God's Throne and Sinai. We have learned that the law of God is the very basis of his throne. This is no more than might reasonably be expected, since the basis of any government is its law, and the throne simply stands for the law.


Mount Sinai, when the law was spoken from it, was the seat of God's law. It represented the awfulness of the law,  since no one could touch it without dying. The Lord was there with all his angels. See Deuteronomy 33:2; Acts 7:53. Therefore Mount Sinai, at the time of the giving of the law, was designed to represent the throne of God. 


Indeed, it was for the time the throne of God, the place whence the law goes forth, out of which proceed "lightnings and thunderings and voices" (Rev. 4:5), and around which stand "ten thousand times ten thousand,  and thousands of thousands" of angels. Here again we learn that the righteousness which is the habitation of the throne of God is the righteousness described by the Ten Commandments, just as they were spoken from the top of Sinai, as recorded in Exodus 20:3-17.


The Throne of Grace.

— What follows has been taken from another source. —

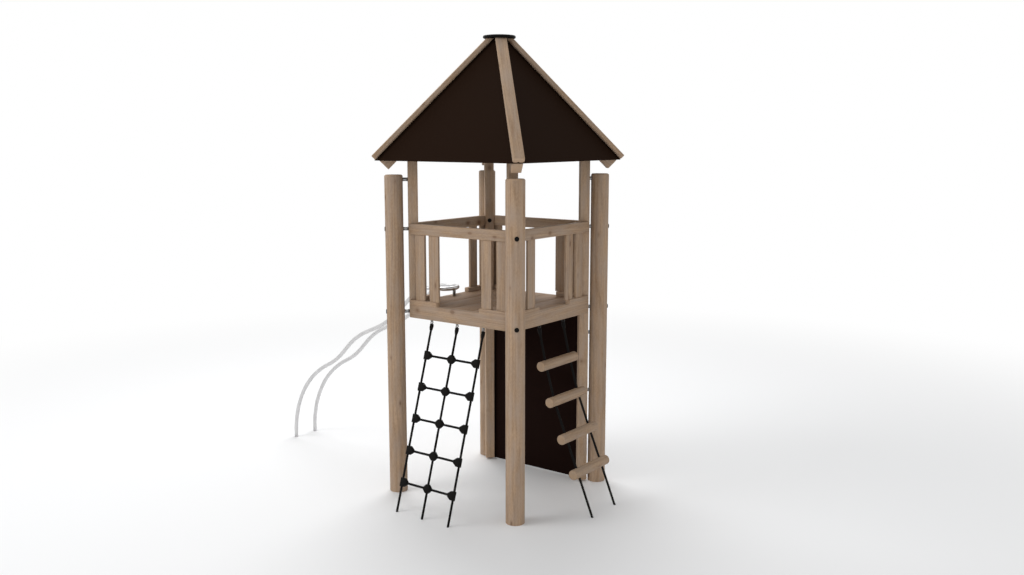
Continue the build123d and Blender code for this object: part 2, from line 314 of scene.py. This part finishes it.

But although the throne of God is the habitation of his law, that law which is death to sinners, yet it is a throne of grace. We are exhorted to "come boldly unto the throne of grace, that we may obtain mercy, and find grace to help in time of need." Heb. 4:16. Note that we are to come to obtain mercy. Note also that the top of the ark of the testimony, in which were the tables of the law, was called the mercy-seat. It was the place where God appeared to speak to his people, so that the ark of the earthly tabernacle not only represented the throne where God's law is enshrined, but it represented that throne as the throne of grace.